# Distortion of large acrylic tanks



## larifari (Aug 17, 2011)

Hi,

I have a problem with my acrylic tank, and being in Europe, where (large) acrylic tanks are pretty rare, I thought you might be able to help me.

My tank is nominally 1200 liters/317 US Gallon

length: 98.4 in / 250cm
width: 31.5 in / 80cm
depth: 23.6 in / 60cm with the water rising usually up to 22.5 in

Original Plexiglass from RÃƒÂ¶hm in 25mm/1in thickness

There used to be a small strip of plexi on the top to stabilize the tank.
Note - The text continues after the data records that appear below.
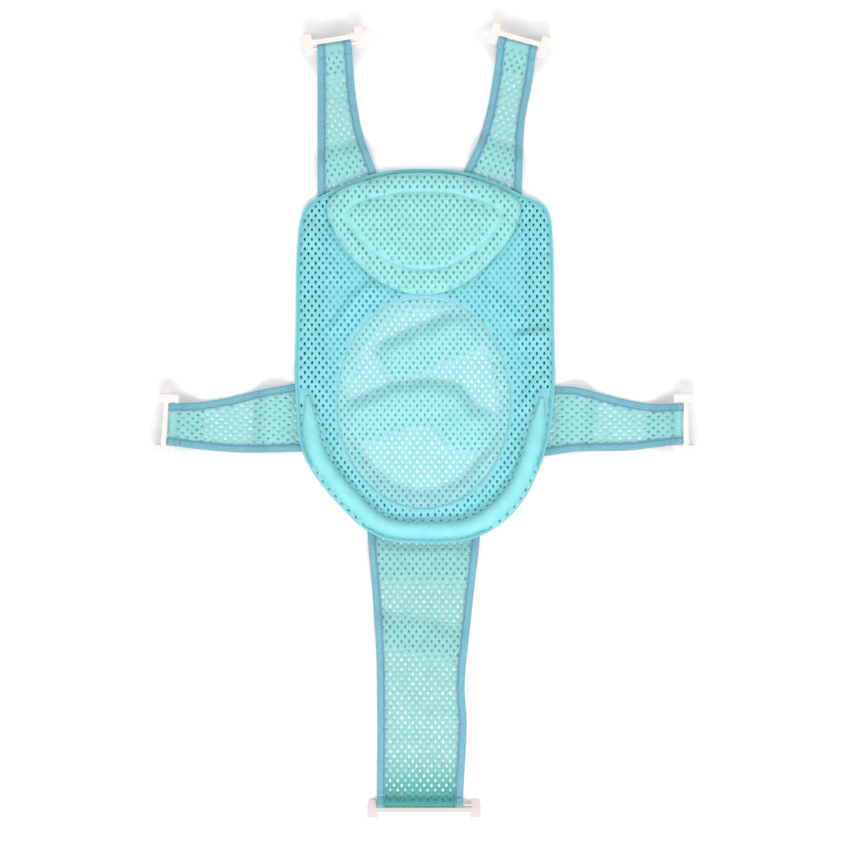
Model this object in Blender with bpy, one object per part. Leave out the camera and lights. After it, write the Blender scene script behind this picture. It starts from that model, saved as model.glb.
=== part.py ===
"""Baby bath support net: a mesh sling with a pillow, a bumper, five straps and five rim clips.

The net is laid out flat on the floor. Units are metres. +Y points to the head end, +Z is up, and the
origin lies on the floor under the middle of the whole net. Left and right are those of a viewer who
looks down on it with the head end away from them.
"""

import math

import bmesh
import bpy
from mathutils import Vector
from mathutils.geometry import interpolate_bezier

# ---------------------------------------------------------------- driving dimensions

FIT_GAP = 0.0003            # clearance between sewn or touching pieces

# Body net: a shield with a crowned top edge, straight sides and a U-shaped foot end.
BODY_OUTLINE = [
    (0.1435, 0.0200), (0.1440, 0.1200), (0.1425, 0.2050), (0.1360, 0.2405),
    (0.1100, 0.2555), (0.0510, 0.2800), (0.0000, 0.2850), (-0.0540, 0.2800),
    (-0.1150, 0.2550), (-0.1335, 0.2400), (-0.1410, 0.2050), (-0.1430, 0.1200),
    (-0.1435, 0.0300), (-0.1335, -0.0360), (-0.0870, -0.0980), (-0.0480, -0.1265),
    (0.0000, -0.1322), (0.0560, -0.1265), (0.1010, -0.0960), (0.1300, -0.0430),
]
BODY_SAMPLES = 72
NET_THICKNESS = 0.0020
NET_LEVEL = 0.0020          # middle of the net's thickness above the floor

# Binding tape: folded over a raw edge, so its section is a channel.
TAPE_WALL = 0.0006
BODY_TAPE_DEPTH = 0.0040
STRAP_TAPE_DEPTH = 0.0080

# Seat pouch: a slack oval panel sewn into the body net, with a flat tape under its seam.
SEAT_CENTRE = (-0.0010, 0.0250)
SEAT_RADII = (0.0970, 0.1185)
SEAT_SAMPLES = 40
SEAT_FLAT_SHARE = 0.50      # part of the oval's radius that lies on the floor
SEAT_ROLL_SHARE = 0.80      # part of the radius where the slack cloth rises
SEAT_ROLL_HEIGHT = 0.0060
SEAM_TAPE_WIDTH = 0.0080
SEAM_TAPE_THICKNESS = 0.0006

# Pillow: a quilted half-moon pad at the head end, with a stitched groove around its middle.
PILLOW_OUTLINE = [
    (0.1040, 0.2500), (0.0500, 0.2755), (0.0000, 0.2810), (-0.0540, 0.2755),
    (-0.1065, 0.2510), (-0.1000, 0.2140), (-0.0765, 0.1815), (-0.0400, 0.1540),
    (0.0005, 0.1450), (0.0400, 0.1550), (0.0800, 0.1885), (0.1020, 0.2220),
]
PILLOW_CENTRE = (0.0000, 0.2230)
PILLOW_SAMPLES = 36
PAD_BASE = 0.0042           # underside of the pads, just above the body's binding
# Each ring of the pillow's upper surface: share of the width, share of the length, height.
PILLOW_RINGS = [
    (1.000, 1.000, 0.0042), (0.985, 0.975, 0.0085), (0.930, 0.890, 0.0125), (0.860, 0.760, 0.0125),
    (0.790, 0.636, 0.0095), (0.720, 0.540, 0.0130), (0.420, 0.320, 0.0160),
]
COVER_WALL = 0.0010

# Bumper: a foam roll in a mesh sleeve around the foot end.
BUMPER_WIDTH = 0.0240
BUMPER_HEIGHT = 0.0150
BUMPER_EDGE_INSET = 0.0005
BUMPER_HEAD_LIMIT = 0.0340  # the roll stops here on the way to the head end
BUMPER_END_TAPER = 0.45     # width and height of the roll's ends as a share of its middle
BUMPER_TAPER_LENGTH = 0.0300
BUMPER_STATIONS = 34
ARCH_STEPS = 6

# Straps: flat mesh bands, bound along both long edges and looped around a clip's bar.
BAND_THICKNESS = 0.0018
STRAP_LEVEL = 0.0018        # middle of a strap's thickness where it lies on the floor
STRAP_STATIONS = 14
STRAP_RISE_START = 0.55     # share of the length after which the strap climbs to the clip
ROOT_GAP = 0.0006
HINGE_LEVEL = 0.0038
LOOP_SIDES = 12
LOOP_INNER_RADIUS = 0.0024
LOOP_OUTER_RADIUS = 0.0035
TAPE_STOP_SHARE = 0.75      # the tape ends this far along the strap's last stretch

# Clips: two hooked arms joined by a front bar and by the bar that the strap's loop holds.
ARM_WIDTH = 0.0095
ARM_THICKNESS = 0.0040
ARM_INNER_REACH = 0.0062
ARM_OUTER_REACH = 0.0173
HOOK_DROP = 0.0180          # hook tip below the strap bar's axis
HOOK_THICKNESS = 0.0043
HOOK_LIP = 0.0012
HOOK_LIP_HEIGHT = 0.0030
STRAP_BAR_RADIUS = 0.0020
STRAP_BAR_SIDES = 12
FRONT_BAR_OFFSET = 0.0073
FRONT_BAR_SMALL = (0.0055, 0.0040)
FRONT_BAR_WIDE = (0.0070, 0.0046)
BAR_OVERLAP = 0.0010
CLIP_SPAN_SMALL = 0.0476
CLIP_SPAN_WIDE = 0.1060

# Every strap: where it leaves the body, its edges from root to tip, and its clip. The left and right
# edges are those of a walk from the body to the clip. tip holds the edges' offsets along the bar.
STRAPS = {
    "shoulder_strap_left": {
        "left": [(-0.1187, 0.2538), (-0.1187, 0.3100), (-0.1187, 0.3700)],
        "right": [(-0.0543, 0.2814), (-0.0699, 0.3251), (-0.0778, 0.3676)],
        "tip": (-0.0189, 0.0180),
        "tapes": ("shoulder_tape_left_outer", "shoulder_tape_left_inner"),
        "clip": "shoulder_clip_left",
        "bar": (-0.1000, 0.4212, 0.0163),
        "heading": 98.9,
        "tilt": 8.0,
        "span": CLIP_SPAN_SMALL,
        "front_bar": FRONT_BAR_SMALL,
    },
    "shoulder_strap_right": {
        "left": [(0.0442, 0.2814), (0.0599, 0.3139), (0.0711, 0.3519), (0.0789, 0.3967)],
        "right": [(0.1080, 0.2528), (0.1087, 0.2904), (0.1113, 0.3385), (0.1192, 0.3810)],
        "tip": (-0.0217, 0.0214),
        "tapes": ("shoulder_tape_right_inner", "shoulder_tape_right_outer"),
        "clip": "shoulder_clip_right",
        "bar": (0.1037, 0.4222, 0.0163),
        "heading": 74.3,
        "tilt": 8.0,
        "span": CLIP_SPAN_SMALL,
        "front_bar": FRONT_BAR_SMALL,
    },
    "side_strap_left": {
        "left": [(-0.1360, -0.0297), (-0.2042, -0.0308), (-0.2490, -0.0274)],
        "right": [(-0.1427, 0.0453), (-0.1852, 0.0375), (-0.2176, 0.0297), (-0.2523, 0.0241)],
        "tip": (-0.0229, 0.0228),
        "tapes": ("side_tape_left_foot", "side_tape_left_head"),
        "clip": "side_clip_left",
        "bar": (-0.2813, 0.0001, 0.0180),
        "heading": 176.2,
        "tilt": 0.0,
        "span": CLIP_SPAN_SMALL,
        "front_bar": FRONT_BAR_SMALL,
    },
    "side_strap_right": {
        "left": [(0.1427, 0.0420), (0.1695, 0.0408), (0.2232, 0.0274), (0.2560, 0.0222)],
        "right": [(0.1390, -0.0341), (0.1695, -0.0297), (0.2277, -0.0285), (0.2560, -0.0252)],
        "tip": (-0.0222, 0.0224),
        "tapes": ("side_tape_right_head", "side_tape_right_foot"),
        "clip": "side_clip_right",
        "bar": (0.2833, 0.0006, 0.0180),
        "heading": 0.0,
        "tilt": 0.0,
        "span": CLIP_SPAN_SMALL,
        "front_bar": FRONT_BAR_SMALL,
    },
    "foot_strap": {
        "left": [(0.0605, -0.1330), (0.0532, -0.1986), (0.0442, -0.2893), (0.0464, -0.3351),
                 (0.0431, -0.4034)],
        "right": [(-0.0621, -0.1330), (-0.0537, -0.2434), (-0.0520, -0.3300), (-0.0525, -0.4034)],
        "tip": (-0.0425, 0.0520),
        "tapes": ("foot_tape_right", "foot_tape_left"),
        "clip": "foot_clip",
        "bar": (-0.0005, -0.4255, 0.0057),
        "heading": 270.0,
        "tilt": 41.6,
        "span": CLIP_SPAN_WIDE,
        "front_bar": FRONT_BAR_WIDE,
    },
}

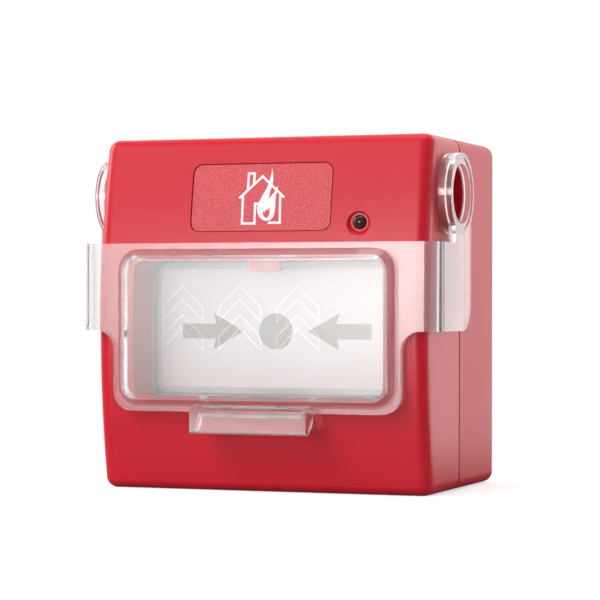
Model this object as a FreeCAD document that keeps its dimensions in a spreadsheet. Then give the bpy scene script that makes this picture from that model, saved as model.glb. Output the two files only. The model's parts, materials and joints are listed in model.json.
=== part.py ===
import FreeCAD, Part
import math
import operator
import os
from types import SimpleNamespace

import Sketcher

# Resettable fire alarm call point for surface mounting.
#
# The origin is the centre of the back face, where the unit meets the wall.
# X runs to the right, Y runs into the wall and Z runs up, so the front looks along -Y.
# All sizes are millimetres.

SIZES = {
    # Housing: back box and bezel
    "HousingWidth": 89.0,
    "HousingHeight": 90.0,
    "BoxDepth": 31.5,
    "BezelDepth": 28.0,
    "WallThickness": 2.2,
    "RearWall": 2.5,
    "FrontRadius": 200.0,
    "FrontCrown": -3.0,
    "SideEdgeRadius": 3.6,
    "TopEdgeRadius": 3.2,
    "BottomEdgeRadius": 2.8,
    "GrooveWidth": 0.8,
    "GrooveDepth": 0.7,
    "TongueLength": 4.0,
    "TongueThickness": 1.4,
    "TongueGap": 0.15,
    "TongueRoot": 1.2,
    # Back box holes and terminals
    "FixingSpacing": 60.3,
    "FixingSlotWidth": 4.4,
    "FixingSlotLength": 8.0,
    "EntryRadius": 10.25,
    "KnockoutRadius": 10.25,
    "KnockoutScore": 1.2,
    "KnockoutLine": 0.8,
    # Window in the bezel
    "WindowWidth": 67.8,
    "WindowTop": 13.6,
    "WindowBottom": -21.0,
    "WindowCorner": 2.5,
    "WindowWall": 1.8,
    "WindowDepth": 11.9,
    "TabWidth": 8.7,
    "TabDrop": 2.7,
    "TabThickness": 2.0,
    "TabSetBack": 5.0,
    # Pictogram plate
    "LabelWidth": 37.4,
    "LabelDrop": 7.1,
    "LabelHeight": 16.9,
    "LabelCorner": 2.3,
    "LabelThickness": 0.8,
    "LabelGap": 0.3,
    "LabelSink": 0.15,
    "LabelRoom": 8.0,
    # Indicator light
    "LightAcross": 26.3,
    "LightRise": 1.9,
    "LensRadius": 1.7,
    "DishRadius": 3.5,
    "DishDepth": 0.8,
    "DomeRise": 0.9,
    "PipeRadius": 1.5,
    "PipeFlange": 2.8,
    # Cover hinge on the bezel's sides
    "HingeAhead": 10.0,
    "HingeDrop": 14.65,
    "HubRadius": 9.1,
    "HubHeight": 1.7,
    "HubDishRadius": 7.2,
    "HubDishDepth": 2.9,
    # Clear cover
    "CoverThickness": 1.9,
    "CoverSideGap": 2.0,
    "CoverGap": 0.4,
    "CoverAbove": 4.3,
    "CoverBelow": 3.7,
    "CoverLowerInset": 6.0,
    "CoverBend": 5.0,
    "CoverCorner": 5.0,
    "ShoulderRadius": 5.0,
    "WingBottom": -4.2,
    "WingAhead": 2.4,
    "WingCorner": 7.5,
    "NeckAhead": 6.1,
    "RingRadius": 10.3,
    "RingLip": 1.15,
    "RingFaceSink": 0.25,
    "RingSideGap": 0.3,
    "EyeRadius": 7.6,
    "RunningGap": 0.1,
    "PaneBeside": 3.2,
    "PaneAbove": 2.8,
    "PaneBelow": 2.4,
    "PaneRise": 2.0,
    "PaneDraft": 40.0,
    "PaneCorner": 5.5,
    "HandleWidth": 31.0,
    "HandleRise": 2.1,
    "HandleDrop": 5.3,
    "HandleReach": 4.6,
    "HandleWall": 1.5,
    # Pressing element and its carrier
    "PlateSetBack": 13.8,
    "PlateThickness": 2.0,
    "PlateBevel": 1.7,
    "PlateSideGap": 0.35,
    "PlateTravel": 3.0,
    "CarrierThickness": 1.6,
    "CarrierInset": 3.0,
    "GuidePinRadius": 1.85,
    "GuidePinReach": 8.0,
    "GuideAcross": 26.0,
    "GuideLow": -15.0,
    "GuideHigh": 7.5,
    # Chassis
    "ChassisSetBack": 22.0,
    "ChassisThickness": 2.0,
    "ChassisMargin": 2.3,
    "FrameWall": 1.6,
    "FrameGap": 0.3,
    "BushWall": 1.7,
    "ScrewSideInset": 6.3,
    "ScrewEndInset": 6.8,
    "BossRadius": 3.2,
    "ScrewRadius": 1.25,
    "ScrewHeadRadius": 2.6,
    "ScrewHeadHeight": 1.8,
    "ScrewLength": 9.0,
    # Alarm flag
    "FlagHalfWidth": 21.0,
    "FlagThickness": 1.1,
    "FlagBladeHeight": 5.0,
    "FlagTailHeight": 11.7,
    "FlagTailWidth": 1.8,
    "FlagDrop": 4.5,
    "FlagRise": 1.2,
    "FlagGap": 0.4,
    "FlagRailHeight": 11.0,
    "FlagArmWidth": 6.0,
    "FlagArmThickness": 1.5,
    "FlagPinRadius": 1.0,
    "FlagPinSetBack": 5.1,
    "CheekThickness": 1.6,
    "SlotGap": 0.15,
    # Reset cam
    "CamAhead": 7.6,
    "CamRadius": 5.0,
    "CamHeight": 6.4,
    "CamFlangeRadius": 6.0,
    "CamFlangeThickness": 1.4,
    "CamThrow": 3.7,
    "CamPinRadius": 1.2,
    "CamPinLength": 4.1,
    "CamFloorGap": 0.4,
    "KeyEntryRadius": 4.9,
    "KeySlotLength": 8.0,
    "KeySlotWidth": 2.4,
    "KeySlotDepth": 4.0,
    # Circuit board and what it carries
    "BoardSetBack": 30.0,
    "BoardThickness": 1.6,
    "BoardSideGap": 8.3,
    "BoardEndGap": 8.8,
    "BoardScrewInset": 5.0,
    "BoardScrewReach": 4.5,
    "SwitchLeft": 6.5,
    "SwitchLength": 12.8,
    "SwitchHeight": 5.8,
    "SwitchDepth": 6.5,
    "LeverPivot": 8.0,
    "LeverLength": 12.0,
    "LeverThickness": 0.4,
    "LeverWidth": 3.6,
    "LeverRise": 0.6,
    "PlungerAcross": 12.0,
    "PlungerRadius": 0.9,
    "PlungerLength": 2.6,
    "TerminalPitch": 5.08,
    "TerminalHeight": 10.5,
    "TerminalDepth": 10.0,
    "TerminalRise": 3.0,
    "DriverHeight": 4.2,
    "DriverBack": 5.0,
    "DriverRadius": 1.9,
    "TerminalScrewRadius": 1.2,
    "TerminalHeadRadius": 1.7,
    "TerminalHeadHeight": 1.6,
    "TerminalHeadSink": 0.8,
    "WireHoleHalf": 1.8,
    "WireHoleFront": 1.6,
    "WireHoleHeight": 4.8,
    "WireHoleDepth": 7.0,
    "ClampGap": 0.1,
    "ClampWall": 0.6,
    "ClampLow": 1.8,
    "ClampHigh": 6.6,
    "LedRadius": 1.5,
    "LedFlange": 1.9,
    "LedHeight": 3.9,
    "LedFlangeHeight": 1.0,
    "ResistorLeft": 24.0,
    "ResistorLow": 4.0,
    "ResistorPitch": 8.0,
    "ResistorLength": 7.0,
    "ResistorRadius": 1.3,
    "ResistorCapLength": 1.6,
    "ResistorCapRadius": 1.5,
    "ResistorLift": 1.6,
    "LeadReach": 2.5,
    "LeadRadius": 0.3,
    "LegRadius": 0.4,
    "LegLength": 2.0,
    # Lock screws in the underside
    "LockAcross": 27.0,
    "LockBehind": 4.5,
    "LockRadius": 1.45,
    "LockHeadRadius": 2.8,
    "LockLength": 9.0,
    "LockBossHalf": 4.0,
    "LockBossHeight": 6.0,
    "LockBossGap": 2.0,
}

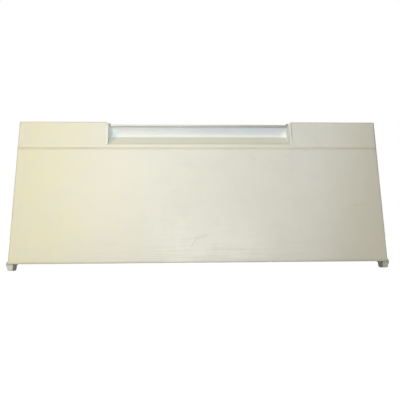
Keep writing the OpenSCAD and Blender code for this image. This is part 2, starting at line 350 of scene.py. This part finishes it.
def frontPlastic(look, sizes):
    material, shader, place = startMaterial("frontPlastic")
    x, y, z = place.axes()
    cloud, mottle, fine = [place.noise(*look[name]) for name in ("cloud", "mottle", "fine")]
    streaks = place.stretched(look["streakStretch"]).noise(*look["streak"])
    colour = lipColour(look, sizes, x, z, frontColour(look, x, z, cloud, mottle, streaks))
    grimeAndShade = frontShadeAndGrime(look, sizes, x, y, z, mottle)
    scuffs = sum(scuffMask(look, x, z, mottle, mark) for mark in look["scuffs"])
    scuffs = scuffs * y.band(sizes["face"], *look["faceDeep"])
    # painted shade and the darker scuffs
    colour = (grimeAndShade + scuffs.most(0)).blend(colour, look["grimeAndShade"])
    colour = (0 - scuffs.least(0)).blend(colour, look["rubbed"])
    roughness = look["roughness"] + (mottle - 0.5) * look["roughMottle"]
    roughness = roughness + (fine - 0.5) * look["roughFine"]
    grain = place.noise(*look["grain"]) * look["grainDepth"]
    wave = place.noise(*look["wave"]) * look["waveDepth"]
    plug(shader, {
        "Base Color": colour, "Specular IOR Level": look["specular"],
        "Roughness": roughness + abs(scuffs) * look["roughScuffed"] + grimeAndShade * look["roughGrimy"],
        "Normal": (grain + wave + (streaks - 0.5) * look["streakDepth"]).bump(),
    })
    return material


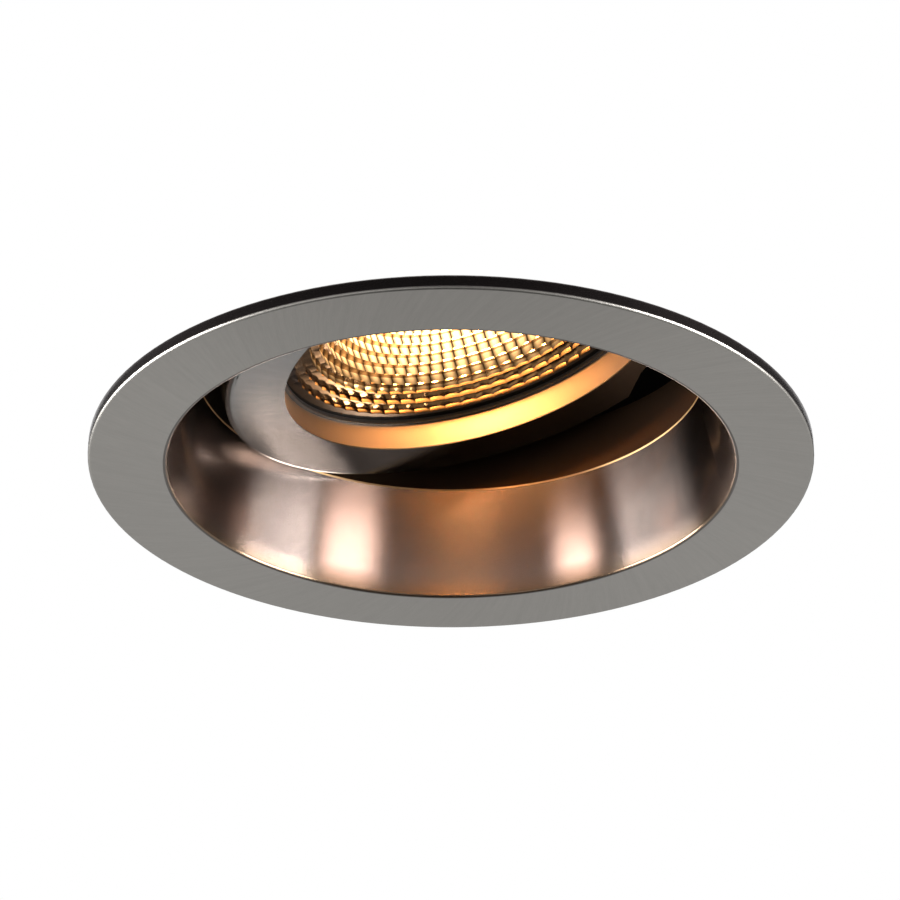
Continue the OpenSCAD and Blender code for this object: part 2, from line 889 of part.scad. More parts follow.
trim_ring();
tilt_ring();
rim_gasket();
reflector();
led_emitter();
led_board();
led_holder();
holder_screws();
thermal_pad();
lamp_housing();
housing_screws();
heat_sink();
heat_sink_screws();
lead_grommet();
front() pivot_screw();  // pivot_screw_front
pivot_screw();  // pivot_screw_rear
front() pivot_washer();  // pivot_washer_front
pivot_washer();  // pivot_washer_rear
clip_bracket();  // clip_bracket_right
left() clip_bracket();  // clip_bracket_left
clip_pin();  // clip_pin_right
left() clip_pin();  // clip_pin_left
clip_spring();  // clip_spring_right
left() clip_spring();  // clip_spring_left
clip_arm();  // clip_arm_right
left() clip_arm();  // clip_arm_left
clip_pad();  // clip_pad_right
left() clip_pad();  // clip_pad_left
clip_screws();
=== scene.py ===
import bpy
import numpy as np
from mathutils import Matrix


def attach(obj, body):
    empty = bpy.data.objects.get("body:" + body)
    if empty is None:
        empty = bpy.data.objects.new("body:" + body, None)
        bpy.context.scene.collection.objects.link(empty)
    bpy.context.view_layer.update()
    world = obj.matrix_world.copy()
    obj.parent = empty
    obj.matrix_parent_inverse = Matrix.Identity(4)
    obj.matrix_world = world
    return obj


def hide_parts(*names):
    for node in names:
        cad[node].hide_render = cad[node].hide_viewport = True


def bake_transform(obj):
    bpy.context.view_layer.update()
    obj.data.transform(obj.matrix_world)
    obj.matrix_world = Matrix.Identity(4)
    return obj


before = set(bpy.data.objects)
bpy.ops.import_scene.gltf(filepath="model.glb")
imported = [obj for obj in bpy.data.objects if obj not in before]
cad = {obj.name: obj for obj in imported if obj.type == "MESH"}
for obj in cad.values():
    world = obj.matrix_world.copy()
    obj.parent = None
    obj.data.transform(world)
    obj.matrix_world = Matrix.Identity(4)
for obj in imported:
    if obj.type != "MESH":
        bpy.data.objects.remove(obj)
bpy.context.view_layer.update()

# ---- Trim ring
# One zinc die-casting with a nickel plating. Its flange is brushed from the middle outwards with a
# slight swirl, the deep cone is polished over the same marks, and the skirt above keeps the plain
# plated skin of the casting.

mm = 0.001
flange_r = 60 * mm
flange_face_z = -2.4 * mm
cone_foot_r = 47 * mm
cone_top_r = 42.9 * mm
cone_top_z = 16.9 * mm
skirt_in_r = 45.8 * mm
cone_skin = 0.45 * mm
lip_width = 0.65 * mm
edge_width = 0.15 * mm
foot_tint_top_z = 1.5 * mm
zone_margin = 0.3 * mm
swirl = 0.45
fine_scale, broad_scale = 400, 60
brush_relief = 0.01 * mm

brushed_tones = (0.192, 0.184, 0.170), (0.230, 0.220, 0.203)
polished_tones = (0.232, 0.186, 0.164), (0.282, 0.230, 0.205)
skin_tones = (0.26, 0.25, 0.235), (0.33, 0.32, 0.30)


class Nodes:
    """Adds nodes to one node tree. Inputs are values or the outputs of other nodes."""

    def __init__(self, tree):
        self.tree = tree

    def add(self, kind, inputs=None, **settings):
        """New node of a kind, with its settings and inputs."""
        made = self.tree.nodes.new("ShaderNode" + kind)
        for key, value in settings.items():
            setattr(made, key, value)
        for key, value in (inputs or {}).items():
            if isinstance(value, bpy.types.NodeSocket):
                self.tree.links.new(value, made.inputs[key])
            else:
                made.inputs[key].default_value = value
        return made

    def step(self, operation, *terms):
        """One step of arithmetic."""
        return self.add("Math", dict(enumerate(terms)), operation=operation).outputs[0]

    def plus(self, first, second):
        """The sum of two terms."""
        return self.step("ADD", first, second)

    def times(self, first, *factors):
        """The product of all terms, taken from the left."""
        for factor in factors:
            first = self.step("MULTIPLY", first, factor)
        return first

    def above(self, value, limit):
        """1 where value is above the limit, else 0."""
        return self.step("GREATER_THAN", value, limit)

    def below(self, value, limit):
        """1 where value is below the limit, else 0."""
        return self.step("LESS_THAN", value, limit)

    def spread(self, value, low, high, to_low=0.0, to_high=1.0):
        """Carries value from the range low..high to to_low..to_high, held at both ends."""
        keys = {"Value": value, "From Min": low, "From Max": high, "To Min": to_low, "To Max": to_high}
        return self.add("MapRange", keys).outputs["Result"]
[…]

However the seam of this strip broke, and now the tank is heavily(?) distorted.

I'd like to know what is considered heavily distorted and at risk for failure - basically, which grade of distortion on the long side would you consider normal on an near 100 in stretch.

Mine bulges in the middle for 0.6in on one side and 1in on the other (I think the force of the seam rupturing, caused further distortion of the side of the broken seam).
The short side are also marginally bent outwards and the bottom of the tank seems to have risen from the backing for approx. 0.1 in the middle of the tank.

the forum wouldn't let me post a photo, but you can check out a picture at

I'll post the link in a separate post

The picture shows the side with the ripped strip and the 1in bulge.
I removed about one third of the water for safety reasons.

Naturally I contacted the manufacturer, but they still haven't got an idea why this happened (the tank is nearly two years old now). They try to blame it on the substructure (which is still level to floor) and recommend complete replacement, which quite frankly is a nightmare, since we are on the second floor and moved the tank in with a crane while still in construction phase.

I hope you can help me.

Larissa


----------



## clgkag (Mar 22, 2008)

I think emptying the tank as much as possible to get rid of the distortion and then reglueing the strip that has come loose would be your best option.


----------



## prov356 (Sep 20, 2006)

Pics would certainly help. But, seams should not come undone if properly joined. If properly joined, the two pieces fuse as one. Acrylic isn't glued, it's welded, solvent welded. The solvent melts the surfaces of the two pieces, then those melted surfaces fuse when they harden and the piece becomes as one. It'd be as likely for it to split open somewhere on a panel as it would for a seam to come apart.

What condition were the seams in when you first got it? A quality seam should look very clear. Think of a solid piece being bent to form a corner. There should be no haziness. A bubble or two or three, as long as small, is fine.

Acyrlic tanks have some give to them and should not come apart or break on an imperfect stand or unlevel surface. These aren't like glass tanks.

To answer your question, some bowing if fine and normal and I think it could take quite a bit without breaking, but very easy to add the brace back for peace of mind and remove any distortion in the view. I can't say where the breaking point would be. An acyrlics shop might be better able to answer that.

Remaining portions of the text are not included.